Выбрать главу

Этот эгоизм — свобода Фауста. И он же — его кабала.

Фауст сам выходит один на один с природой. Он сам предлагает ей свои вопросы и сам доискивается ответов. Он ни на кого не рассчитывает, он принимает всю тяжесть этих отношений на себя.

Это освобождает в Фаусте все силы и все желания, на какие он только способен. Он проявляется в этом противостоянии до конца. Он исчерпывает в себе все величие и все могущество личности.

Фауст не растворяется в толпе. Он не отдает ей свою энергию и не ждет, что та отдаст ему свою. Фауст свободен от помощи толпы, от зависимости от нее.

Но эта-то свобода и мстит ему. Она превращает его в правителя, не считающегося со средствами. Она заставляет его презреть «старого» бога Маргариты — бога всех людей. Она освобождает Фауста от человечности.

Освобождаясь от толпы, Фауст освобождается от морали.

Ибо кому нужна совесть, если вокруг нет никого? Нравственные обязательства имеют смысл только тогда, когда есть люди, по отношению к которым они могут быть приняты. При свободе от «толпы» их не существует.

Абсолютизация знания есть такая же абсолютизация личного «я», которое разрушает это «я», делает бессмысленным его свободу. Свобода от чего-то всегда имеет на другом конце свободу для чего-то. Свобода от толпы для физики? Но для чего тогда нужна физика?

Только согласие, только равновесие этих «от» и «для» могут подсказать выход.

«Чувство того, что должно быть и чего не должно быть, — писал Эйнштейн, — растет и умирает, как дерево, и никакое удобрение не может здесь что-либо исправить. В силах одного человека лишь служить примером для других и мужественно защищать нравственное начало в обществе циников. В течение многих лет я с переменным успехом стремился к этому».

Это был старый выход, но единственный. «Нового» выхода из «старой» проблемы не было видно. В силе оставался тот, который мучил Фауста.

Выход виделся в поступках, которые не могли не осознаться как относительные. Разум не переоценивал их. Ирония не давала ими обольститься.

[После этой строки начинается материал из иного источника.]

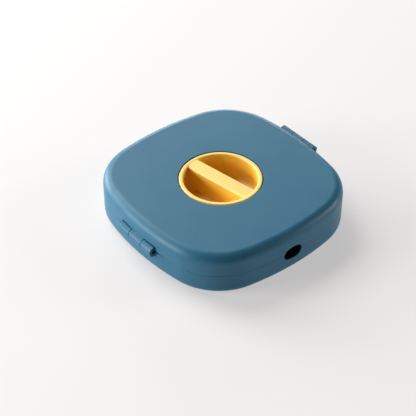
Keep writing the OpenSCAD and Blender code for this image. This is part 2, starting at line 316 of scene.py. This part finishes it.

Но эта была ирония истины, которая не убивала саму истину. Истина оставалась. И физик взбирался на Россинанта.

Тот же Эйнштейн поступал так не раз. Он поступал так молодым (в 1918 году он отправился к революционным студентам вести с ними переговоры), он поступал так и стариком. Он совершил десятки опрометчивых с точки зрения его спокойствия поступков. И это были поступки не физика, но человека.

Он выступил с ручательством о лояльности Оппенгеймера. Он подписал письмо о гибельности производства Н-бомбы, он выступал по радио. Он был вместе с людьми.

Простой старик, не знавший теории относительности, но знавший Эйнштейна, сказал: «Знаете, когда я думаю о профессоре Эйнштейне, мне всегда кажется, что я больше уже не одинок».

Сам Эйнштейн на старости лет мог спокойно жить в Принстоне. Это было тихое место — далекое от мира и от очагов болей его. Сюда не могло доплыть облако из Хиросимы.

Правительство США оплачивало его спокойствие.

Но Эйнштейн выступил против этого правительства. И он был на один.

Когда Теллер после выступления на процессе Оппенгеймера стал появляться среди физиков, ему не подавали руки. Ему организовывали обструкции.

Физики покидали атомные центры и уходили в университеты. Они оставляли свою физику и становились ходатаями по делам человечества. Ими стали и Лео Сциллард, и Лайнус Полинг, и Жолио-Кюри.

Думали ли они в то время о науке?

Они думали и о ней. Вне мира, вне людей физика не могла существовать. Ибо, соглашаясь убивать людей (как убила их бомба в Хиросиме), она убивала себя.

Это было самоотрицание науки, ее самосъедение, ее смерть.

Разрыв знания и морали был для науки так же трагичен, как «разрыв», который обнаруживали в нашем сознании кванты. Там разрушалось «великое целое» — природа, здесь столь же великое и столь же целое — человек.

Одна трагедия обостряла другую, и они обе требовали выхода. Они искали выхода в синтезе, в гармонии, в соединении «старого» и «нового» богов. Ни одна из них не могла разрешиться за счет другой.

Но Эйнштейн еще не все физики. Мы забыли о массе физиков, о тех физиках-техниках, которые сегодня составляют в науке большинство.

Ставит ли их наука перед этим выбором? Навязывает ли она им Фаустовы вопросы?

Для большинства это не обязательно. Их физика стоит далеко от философии. Она теряет родство со «всеми тайнами мира». Это родство остается, но оно опосредствовано — оно не касается самого физика. Целое дробится на тысячи осколков, и ему достается один осколок. Исследуя его, физик может не знать о величине целого.